# Stated task:
All of the data below must be repeated exactly.

╭─ Given data

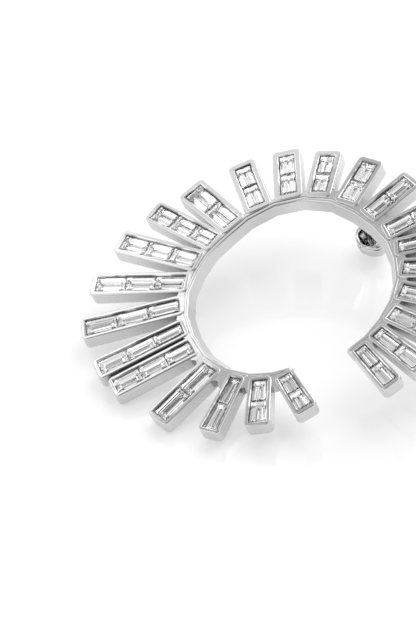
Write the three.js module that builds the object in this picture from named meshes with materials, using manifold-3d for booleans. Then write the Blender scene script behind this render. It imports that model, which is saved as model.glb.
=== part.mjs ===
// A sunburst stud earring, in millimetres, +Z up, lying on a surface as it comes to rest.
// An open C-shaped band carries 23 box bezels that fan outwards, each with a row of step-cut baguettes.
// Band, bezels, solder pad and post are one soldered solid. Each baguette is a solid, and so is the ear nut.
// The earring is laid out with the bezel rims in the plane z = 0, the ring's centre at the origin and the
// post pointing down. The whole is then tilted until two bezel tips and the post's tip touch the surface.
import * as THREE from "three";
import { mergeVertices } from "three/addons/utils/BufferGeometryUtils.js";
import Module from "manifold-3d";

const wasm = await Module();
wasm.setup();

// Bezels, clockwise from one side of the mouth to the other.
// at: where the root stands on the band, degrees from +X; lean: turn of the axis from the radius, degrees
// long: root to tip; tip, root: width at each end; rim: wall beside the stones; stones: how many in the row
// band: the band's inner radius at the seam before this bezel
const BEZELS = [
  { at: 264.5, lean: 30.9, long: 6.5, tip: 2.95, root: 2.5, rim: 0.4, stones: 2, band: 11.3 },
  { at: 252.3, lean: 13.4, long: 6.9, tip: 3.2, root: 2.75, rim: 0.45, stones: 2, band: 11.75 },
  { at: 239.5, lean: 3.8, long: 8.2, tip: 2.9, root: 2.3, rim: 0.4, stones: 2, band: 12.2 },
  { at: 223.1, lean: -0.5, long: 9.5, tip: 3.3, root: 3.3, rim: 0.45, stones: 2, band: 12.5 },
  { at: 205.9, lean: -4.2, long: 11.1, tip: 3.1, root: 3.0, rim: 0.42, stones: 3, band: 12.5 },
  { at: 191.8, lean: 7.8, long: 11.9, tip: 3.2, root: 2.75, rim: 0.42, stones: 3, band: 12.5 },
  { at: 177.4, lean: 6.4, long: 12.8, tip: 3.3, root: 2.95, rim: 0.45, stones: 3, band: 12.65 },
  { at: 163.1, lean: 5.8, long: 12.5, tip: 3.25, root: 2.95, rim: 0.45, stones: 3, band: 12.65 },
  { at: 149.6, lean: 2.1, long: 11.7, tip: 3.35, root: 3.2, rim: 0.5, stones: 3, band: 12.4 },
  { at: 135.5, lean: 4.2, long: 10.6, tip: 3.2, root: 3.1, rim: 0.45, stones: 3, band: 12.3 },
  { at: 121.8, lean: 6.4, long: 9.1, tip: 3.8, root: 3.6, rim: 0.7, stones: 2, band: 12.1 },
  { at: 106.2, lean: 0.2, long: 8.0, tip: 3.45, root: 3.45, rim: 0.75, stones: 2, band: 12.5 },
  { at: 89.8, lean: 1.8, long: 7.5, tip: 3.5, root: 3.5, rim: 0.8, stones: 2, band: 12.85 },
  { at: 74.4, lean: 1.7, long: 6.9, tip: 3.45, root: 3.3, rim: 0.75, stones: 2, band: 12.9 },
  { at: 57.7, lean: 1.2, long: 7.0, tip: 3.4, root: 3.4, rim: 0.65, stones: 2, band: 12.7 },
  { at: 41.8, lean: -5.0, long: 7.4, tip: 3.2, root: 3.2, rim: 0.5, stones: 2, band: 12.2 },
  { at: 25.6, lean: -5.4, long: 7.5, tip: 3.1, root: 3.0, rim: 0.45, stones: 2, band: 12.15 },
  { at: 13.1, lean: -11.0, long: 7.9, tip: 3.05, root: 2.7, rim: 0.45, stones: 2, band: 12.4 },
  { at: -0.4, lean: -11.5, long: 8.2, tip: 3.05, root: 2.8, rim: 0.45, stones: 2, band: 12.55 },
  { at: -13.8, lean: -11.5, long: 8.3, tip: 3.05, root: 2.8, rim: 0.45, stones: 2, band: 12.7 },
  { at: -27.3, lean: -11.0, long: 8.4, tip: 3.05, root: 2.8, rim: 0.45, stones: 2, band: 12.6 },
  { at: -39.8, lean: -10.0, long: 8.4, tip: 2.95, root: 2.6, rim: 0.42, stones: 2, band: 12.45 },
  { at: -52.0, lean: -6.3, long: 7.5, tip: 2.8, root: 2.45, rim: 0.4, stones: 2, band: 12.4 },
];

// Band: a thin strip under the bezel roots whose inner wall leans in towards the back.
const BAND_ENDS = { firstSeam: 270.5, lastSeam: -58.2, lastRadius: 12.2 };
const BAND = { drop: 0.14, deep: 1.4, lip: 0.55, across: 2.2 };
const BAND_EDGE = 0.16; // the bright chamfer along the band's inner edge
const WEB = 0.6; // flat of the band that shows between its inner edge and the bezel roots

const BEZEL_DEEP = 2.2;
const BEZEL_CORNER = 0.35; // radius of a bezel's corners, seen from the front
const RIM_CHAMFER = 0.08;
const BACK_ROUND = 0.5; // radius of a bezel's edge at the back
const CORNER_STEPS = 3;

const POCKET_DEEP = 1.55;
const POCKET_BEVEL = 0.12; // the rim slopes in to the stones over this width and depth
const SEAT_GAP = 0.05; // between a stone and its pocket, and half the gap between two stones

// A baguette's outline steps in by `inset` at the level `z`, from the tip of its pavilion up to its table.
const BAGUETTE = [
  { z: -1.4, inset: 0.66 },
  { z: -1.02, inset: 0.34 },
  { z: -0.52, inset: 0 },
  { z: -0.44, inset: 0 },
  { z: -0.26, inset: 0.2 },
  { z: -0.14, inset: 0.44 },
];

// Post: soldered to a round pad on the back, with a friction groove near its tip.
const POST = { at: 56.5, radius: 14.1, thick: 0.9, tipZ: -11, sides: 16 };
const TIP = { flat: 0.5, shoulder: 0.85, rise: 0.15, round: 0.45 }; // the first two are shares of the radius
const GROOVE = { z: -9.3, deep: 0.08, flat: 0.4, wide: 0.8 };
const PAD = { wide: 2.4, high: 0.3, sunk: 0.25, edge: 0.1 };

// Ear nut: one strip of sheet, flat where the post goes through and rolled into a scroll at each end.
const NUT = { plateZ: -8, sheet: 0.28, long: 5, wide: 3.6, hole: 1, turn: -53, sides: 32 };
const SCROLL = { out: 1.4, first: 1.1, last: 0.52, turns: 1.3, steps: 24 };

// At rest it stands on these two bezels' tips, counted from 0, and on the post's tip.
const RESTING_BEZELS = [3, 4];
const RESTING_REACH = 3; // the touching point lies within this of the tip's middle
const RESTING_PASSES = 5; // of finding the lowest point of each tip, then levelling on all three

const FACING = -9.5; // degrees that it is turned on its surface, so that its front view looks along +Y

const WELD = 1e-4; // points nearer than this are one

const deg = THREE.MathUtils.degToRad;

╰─

# Written answer:
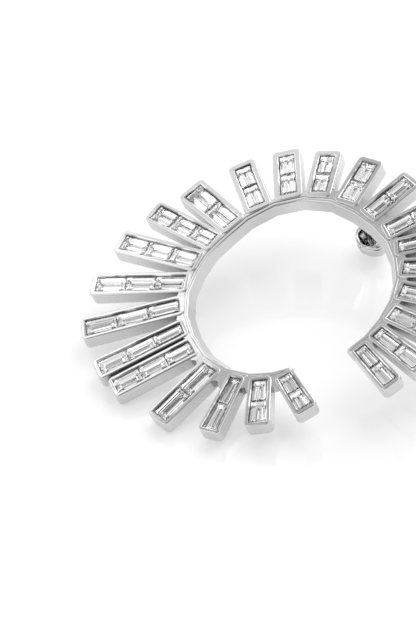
Write the three.js module that builds the object in this picture from named meshes with materials, using manifold-3d for booleans. Then write the Blender scene script behind this render. It imports that model, which is saved as model.glb.
=== part.mjs ===
// A sunburst stud earring, in millimetres, +Z up, lying on a surface as it comes to rest.
// An open C-shaped band carries 23 box bezels that fan outwards, each with a row of step-cut baguettes.
// Band, bezels, solder pad and post are one soldered solid. Each baguette is a solid, and so is the ear nut.
// The earring is laid out with the bezel rims in the plane z = 0, the ring's centre at the origin and the
// post pointing down. The whole is then tilted until two bezel tips and the post's tip touch the surface.
import * as THREE from "three";
import { mergeVertices } from "three/addons/utils/BufferGeometryUtils.js";
import Module from "manifold-3d";

const wasm = await Module();
wasm.setup();

// Bezels, clockwise from one side of the mouth to the other.
// at: where the root stands on the band, degrees from +X; lean: turn of the axis from the radius, degrees
// long: root to tip; tip, root: width at each end; rim: wall beside the stones; stones: how many in the row
// band: the band's inner radius at the seam before this bezel
const BEZELS = [
  { at: 264.5, lean: 30.9, long: 6.5, tip: 2.95, root: 2.5, rim: 0.4, stones: 2, band: 11.3 },
  { at: 252.3, lean: 13.4, long: 6.9, tip: 3.2, root: 2.75, rim: 0.45, stones: 2, band: 11.75 },
  { at: 239.5, lean: 3.8, long: 8.2, tip: 2.9, root: 2.3, rim: 0.4, stones: 2, band: 12.2 },
  { at: 223.1, lean: -0.5, long: 9.5, tip: 3.3, root: 3.3, rim: 0.45, stones: 2, band: 12.5 },
  { at: 205.9, lean: -4.2, long: 11.1, tip: 3.1, root: 3.0, rim: 0.42, stones: 3, band: 12.5 },
  { at: 191.8, lean: 7.8, long: 11.9, tip: 3.2, root: 2.75, rim: 0.42, stones: 3, band: 12.5 },
  { at: 177.4, lean: 6.4, long: 12.8, tip: 3.3, root: 2.95, rim: 0.45, stones: 3, band: 12.65 },
  { at: 163.1, lean: 5.8, long: 12.5, tip: 3.25, root: 2.95, rim: 0.45, stones: 3, band: 12.65 },
  { at: 149.6, lean: 2.1, long: 11.7, tip: 3.35, root: 3.2, rim: 0.5, stones: 3, band: 12.4 },
  { at: 135.5, lean: 4.2, long: 10.6, tip: 3.2, root: 3.1, rim: 0.45, stones: 3, band: 12.3 },
  { at: 121.8, lean: 6.4, long: 9.1, tip: 3.8, root: 3.6, rim: 0.7, stones: 2, band: 12.1 },
  { at: 106.2, lean: 0.2, long: 8.0, tip: 3.45, root: 3.45, rim: 0.75, stones: 2, band: 12.5 },
  { at: 89.8, lean: 1.8, long: 7.5, tip: 3.5, root: 3.5, rim: 0.8, stones: 2, band: 12.85 },
  { at: 74.4, lean: 1.7, long: 6.9, tip: 3.45, root: 3.3, rim: 0.75, stones: 2, band: 12.9 },
  { at: 57.7, lean: 1.2, long: 7.0, tip: 3.4, root: 3.4, rim: 0.65, stones: 2, band: 12.7 },
  { at: 41.8, lean: -5.0, long: 7.4, tip: 3.2, root: 3.2, rim: 0.5, stones: 2, band: 12.2 },
  { at: 25.6, lean: -5.4, long: 7.5, tip: 3.1, root: 3.0, rim: 0.45, stones: 2, band: 12.15 },
  { at: 13.1, lean: -11.0, long: 7.9, tip: 3.05, root: 2.7, rim: 0.45, stones: 2, band: 12.4 },
  { at: -0.4, lean: -11.5, long: 8.2, tip: 3.05, root: 2.8, rim: 0.45, stones: 2, band: 12.55 },
  { at: -13.8, lean: -11.5, long: 8.3, tip: 3.05, root: 2.8, rim: 0.45, stones: 2, band: 12.7 },
  { at: -27.3, lean: -11.0, long: 8.4, tip: 3.05, root: 2.8, rim: 0.45, stones: 2, band: 12.6 },
  { at: -39.8, lean: -10.0, long: 8.4, tip: 2.95, root: 2.6, rim: 0.42, stones: 2, band: 12.45 },
  { at: -52.0, lean: -6.3, long: 7.5, tip: 2.8, root: 2.45, rim: 0.4, stones: 2, band: 12.4 },
];

// Band: a thin strip under the bezel roots whose inner wall leans in towards the back.
const BAND_ENDS = { firstSeam: 270.5, lastSeam: -58.2, lastRadius: 12.2 };
const BAND = { drop: 0.14, deep: 1.4, lip: 0.55, across: 2.2 };
const BAND_EDGE = 0.16; // the bright chamfer along the band's inner edge
const WEB = 0.6; // flat of the band that shows between its inner edge and the bezel roots

const BEZEL_DEEP = 2.2;
const BEZEL_CORNER = 0.35; // radius of a bezel's corners, seen from the front
const RIM_CHAMFER = 0.08;
const BACK_ROUND = 0.5; // radius of a bezel's edge at the back
const CORNER_STEPS = 3;

const POCKET_DEEP = 1.55;
const POCKET_BEVEL = 0.12; // the rim slopes in to the stones over this width and depth
const SEAT_GAP = 0.05; // between a stone and its pocket, and half the gap between two stones

// A baguette's outline steps in by `inset` at the level `z`, from the tip of its pavilion up to its table.
const BAGUETTE = [
  { z: -1.4, inset: 0.66 },
  { z: -1.02, inset: 0.34 },
  { z: -0.52, inset: 0 },
  { z: -0.44, inset: 0 },
  { z: -0.26, inset: 0.2 },
  { z: -0.14, inset: 0.44 },
];

// Post: soldered to a round pad on the back, with a friction groove near its tip.
const POST = { at: 56.5, radius: 14.1, thick: 0.9, tipZ: -11, sides: 16 };
const TIP = { flat: 0.5, shoulder: 0.85, rise: 0.15, round: 0.45 }; // the first two are shares of the radius
const GROOVE = { z: -9.3, deep: 0.08, flat: 0.4, wide: 0.8 };
const PAD = { wide: 2.4, high: 0.3, sunk: 0.25, edge: 0.1 };

// Ear nut: one strip of sheet, flat where the post goes through and rolled into a scroll at each end.
const NUT = { plateZ: -8, sheet: 0.28, long: 5, wide: 3.6, hole: 1, turn: -53, sides: 32 };
const SCROLL = { out: 1.4, first: 1.1, last: 0.52, turns: 1.3, steps: 24 };

// At rest it stands on these two bezels' tips, counted from 0, and on the post's tip.
const RESTING_BEZELS = [3, 4];
const RESTING_REACH = 3; // the touching point lies within this of the tip's middle
const RESTING_PASSES = 5; // of finding the lowest point of each tip, then levelling on all three

const FACING = -9.5; // degrees that it is turned on its surface, so that its front view looks along +Y

const WELD = 1e-4; // points nearer than this are one

const deg = THREE.MathUtils.degToRad;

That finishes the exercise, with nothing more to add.